Avant de pouvoir espérer résoudre les problèmes d’écologie de l’ère technologique, il faut en chercher les racines. C’est dans l’attitude fondamentale à l’égard de notre vie que ces problèmes résident principalement– dans notre choix des priorités. L’intérêt personnel constitue la priorité des priorités dans la société laïque. Un quelconque sens de la responsabilité – s’il existe tant soit peu - envers le monde dans son ensemble est tout à fait secondaire.

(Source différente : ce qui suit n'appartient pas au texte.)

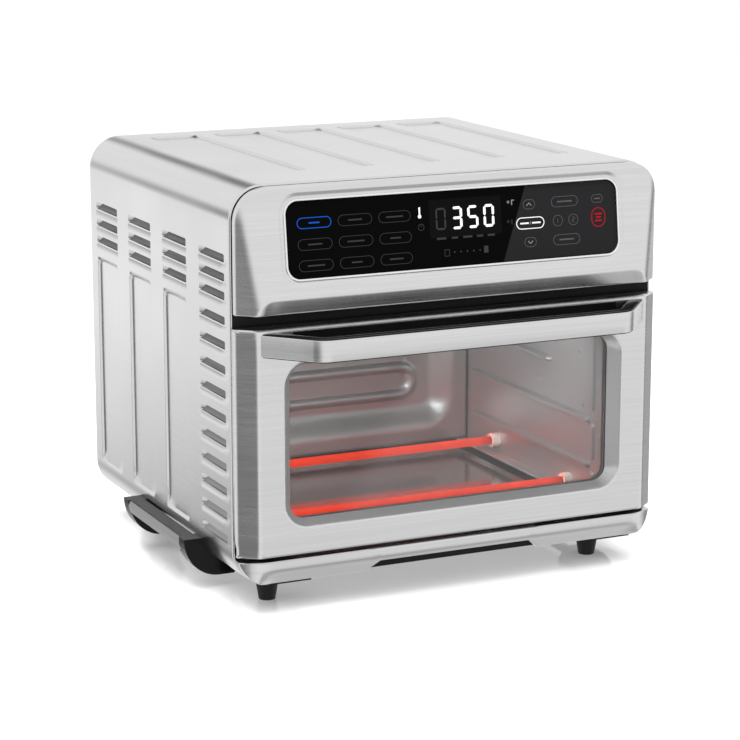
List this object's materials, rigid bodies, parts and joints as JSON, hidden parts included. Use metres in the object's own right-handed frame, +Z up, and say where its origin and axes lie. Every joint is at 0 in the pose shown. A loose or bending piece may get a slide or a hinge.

Un exemple caractéristique permet d’illustrer notre propos. Dans une certaine industrie, il est courant d’utiliser un processus de fabrication qui est hautement économique mais qui, en même temps, prend part à la destruction de la couche protectrice d’ozone de l’atmosphère. Si nous devions suggérer au directeur d’une société appartenant à cette industrie d’employer un autre procédé réduisant la pollution mais plus coûteux, il répondrait : « Je suis responsable tout d’abord devant mes actionnaires. Je n’ai pas le droit de réduire leurs bénéfices afin de préserver la qualité de l’atmosphère d’ici cinquante ans. » Du point de vue laïque, il est difficile de réfuter cet argument.
LE POINT DE VUE LAÏC
Les efforts actuels pour endiguer ce courant se focalisent principalement sur une législation tentant d’imposer des contraintes au public. Mais cette conception est d’un effet très limité – et même parfois conduit à des ratés en raison de l’encombrante bureaucratie qu’elle nécessite (1). Les campagnes auxiliaires de propagande dans le but de recruter le soutien du public sont en général inefficaces parce qu’une base rationnelle leur fait défaut. Il est difficile de vaincre l’esprit de « Après nous le déluge ! ».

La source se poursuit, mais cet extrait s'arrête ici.